*** Material ***
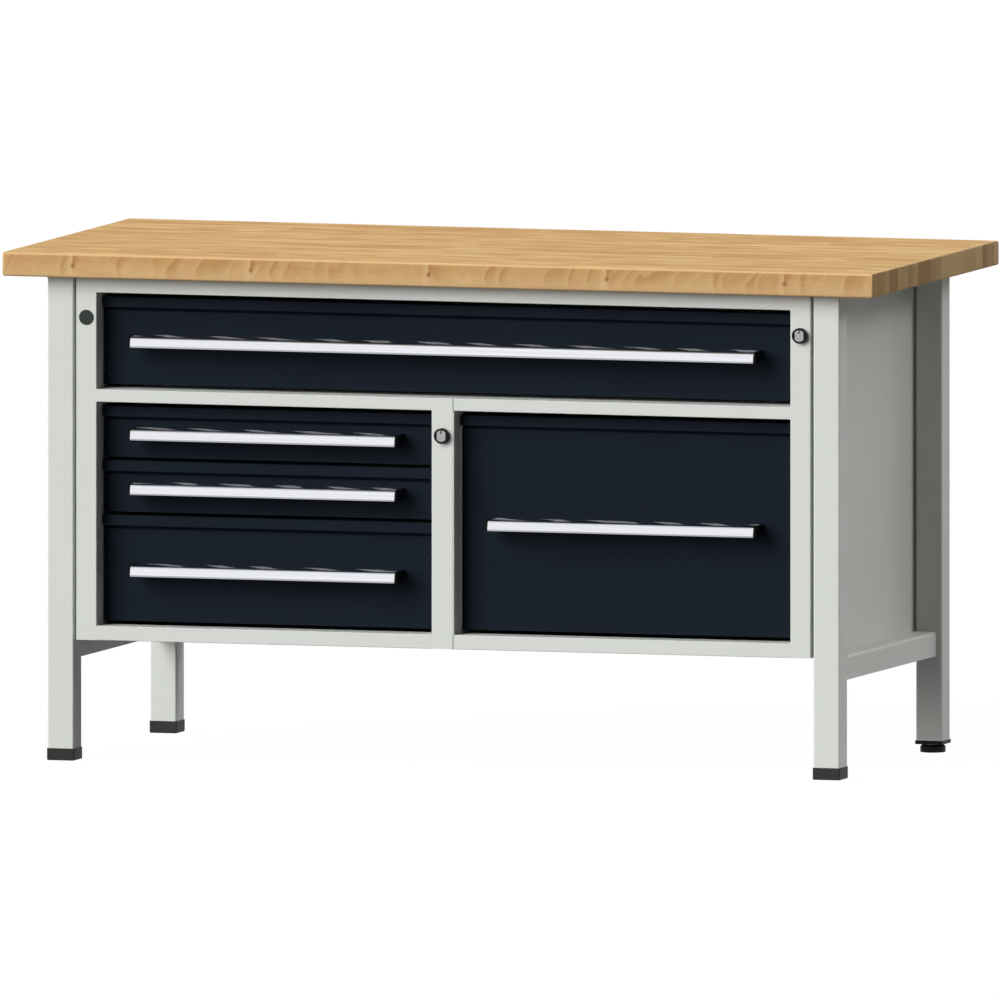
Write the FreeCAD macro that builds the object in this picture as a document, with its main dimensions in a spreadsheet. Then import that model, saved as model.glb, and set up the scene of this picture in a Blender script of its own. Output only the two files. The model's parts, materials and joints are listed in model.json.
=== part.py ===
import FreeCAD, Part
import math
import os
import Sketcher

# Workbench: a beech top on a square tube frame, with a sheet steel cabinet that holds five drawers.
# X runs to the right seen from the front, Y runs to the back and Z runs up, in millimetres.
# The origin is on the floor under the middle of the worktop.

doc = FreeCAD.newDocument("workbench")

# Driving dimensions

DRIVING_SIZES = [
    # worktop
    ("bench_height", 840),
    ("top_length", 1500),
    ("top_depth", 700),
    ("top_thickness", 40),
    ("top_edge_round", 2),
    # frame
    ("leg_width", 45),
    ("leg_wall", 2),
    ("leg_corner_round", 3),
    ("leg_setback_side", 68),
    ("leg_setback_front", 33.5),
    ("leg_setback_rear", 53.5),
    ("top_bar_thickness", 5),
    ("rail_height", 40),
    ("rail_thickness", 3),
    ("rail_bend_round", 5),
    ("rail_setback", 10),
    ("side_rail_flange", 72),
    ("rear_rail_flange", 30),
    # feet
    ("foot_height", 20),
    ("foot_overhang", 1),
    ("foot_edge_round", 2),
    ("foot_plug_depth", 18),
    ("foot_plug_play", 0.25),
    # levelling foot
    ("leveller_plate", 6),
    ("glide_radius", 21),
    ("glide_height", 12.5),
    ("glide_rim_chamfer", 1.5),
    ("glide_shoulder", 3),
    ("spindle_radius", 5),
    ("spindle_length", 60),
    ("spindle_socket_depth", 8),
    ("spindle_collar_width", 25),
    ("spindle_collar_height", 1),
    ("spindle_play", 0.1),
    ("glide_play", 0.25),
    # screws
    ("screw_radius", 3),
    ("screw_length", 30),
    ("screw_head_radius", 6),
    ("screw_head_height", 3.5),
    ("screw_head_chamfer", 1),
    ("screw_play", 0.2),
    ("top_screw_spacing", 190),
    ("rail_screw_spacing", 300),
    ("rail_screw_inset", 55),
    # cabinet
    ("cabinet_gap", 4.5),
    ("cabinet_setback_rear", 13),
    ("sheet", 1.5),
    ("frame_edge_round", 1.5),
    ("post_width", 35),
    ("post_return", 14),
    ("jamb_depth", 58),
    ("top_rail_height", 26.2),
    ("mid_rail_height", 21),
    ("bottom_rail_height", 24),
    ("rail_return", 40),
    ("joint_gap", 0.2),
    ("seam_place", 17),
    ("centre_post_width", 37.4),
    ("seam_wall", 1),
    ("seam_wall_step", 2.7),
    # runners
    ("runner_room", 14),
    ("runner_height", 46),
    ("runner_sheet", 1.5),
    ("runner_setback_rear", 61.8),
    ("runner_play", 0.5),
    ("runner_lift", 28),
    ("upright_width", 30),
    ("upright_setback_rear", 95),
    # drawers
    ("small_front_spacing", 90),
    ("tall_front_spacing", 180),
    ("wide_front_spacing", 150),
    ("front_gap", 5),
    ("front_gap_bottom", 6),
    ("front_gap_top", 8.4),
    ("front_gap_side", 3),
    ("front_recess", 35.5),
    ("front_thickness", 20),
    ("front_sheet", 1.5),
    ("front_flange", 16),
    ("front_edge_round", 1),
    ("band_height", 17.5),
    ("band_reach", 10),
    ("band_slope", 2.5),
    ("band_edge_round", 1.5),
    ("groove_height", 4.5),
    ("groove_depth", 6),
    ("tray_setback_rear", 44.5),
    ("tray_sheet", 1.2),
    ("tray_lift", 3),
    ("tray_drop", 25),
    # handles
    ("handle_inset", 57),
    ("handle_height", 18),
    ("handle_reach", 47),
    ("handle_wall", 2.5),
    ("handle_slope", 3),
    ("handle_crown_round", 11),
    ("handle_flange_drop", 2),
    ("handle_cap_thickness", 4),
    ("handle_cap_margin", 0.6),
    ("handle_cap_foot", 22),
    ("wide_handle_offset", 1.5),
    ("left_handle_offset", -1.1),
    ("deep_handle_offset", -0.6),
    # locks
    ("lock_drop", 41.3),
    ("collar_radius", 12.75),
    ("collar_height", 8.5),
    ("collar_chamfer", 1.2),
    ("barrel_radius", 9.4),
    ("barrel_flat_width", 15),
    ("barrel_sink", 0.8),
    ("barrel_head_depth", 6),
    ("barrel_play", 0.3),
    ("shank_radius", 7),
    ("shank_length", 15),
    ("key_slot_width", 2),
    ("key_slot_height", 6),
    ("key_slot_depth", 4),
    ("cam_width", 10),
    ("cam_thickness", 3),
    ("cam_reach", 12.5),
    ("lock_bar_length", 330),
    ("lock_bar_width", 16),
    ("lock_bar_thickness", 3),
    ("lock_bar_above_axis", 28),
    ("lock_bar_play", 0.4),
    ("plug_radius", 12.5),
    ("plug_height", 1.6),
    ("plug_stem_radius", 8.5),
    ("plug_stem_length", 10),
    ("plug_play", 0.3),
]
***
_Task instructions_
Only the lines from the start of the data to the line holding "import Sketcher" are wanted; return them exactly, both ends included.

_Task response_
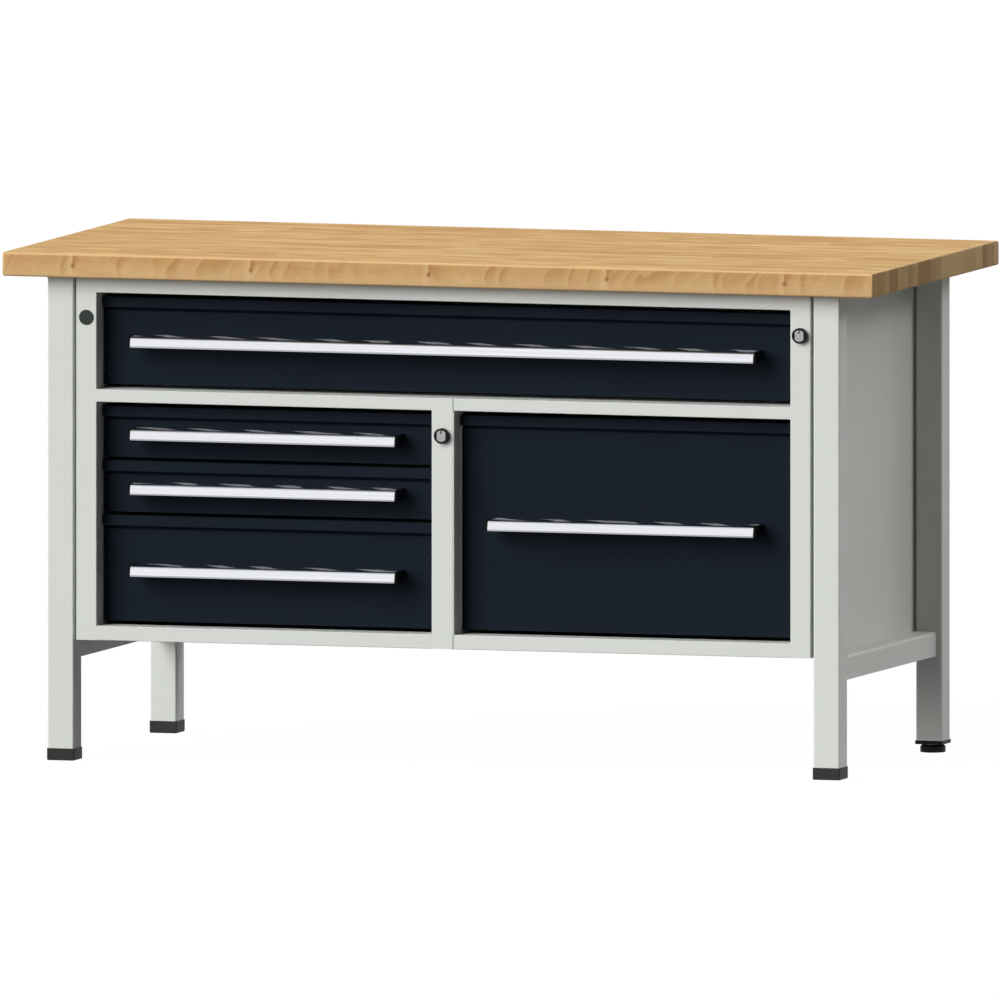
Write the FreeCAD macro that builds the object in this picture as a document, with its main dimensions in a spreadsheet. Then import that model, saved as model.glb, and set up the scene of this picture in a Blender script of its own. Output only the two files. The model's parts, materials and joints are listed in model.json.
=== part.py ===
import FreeCAD, Part
import math
import os
import Sketcher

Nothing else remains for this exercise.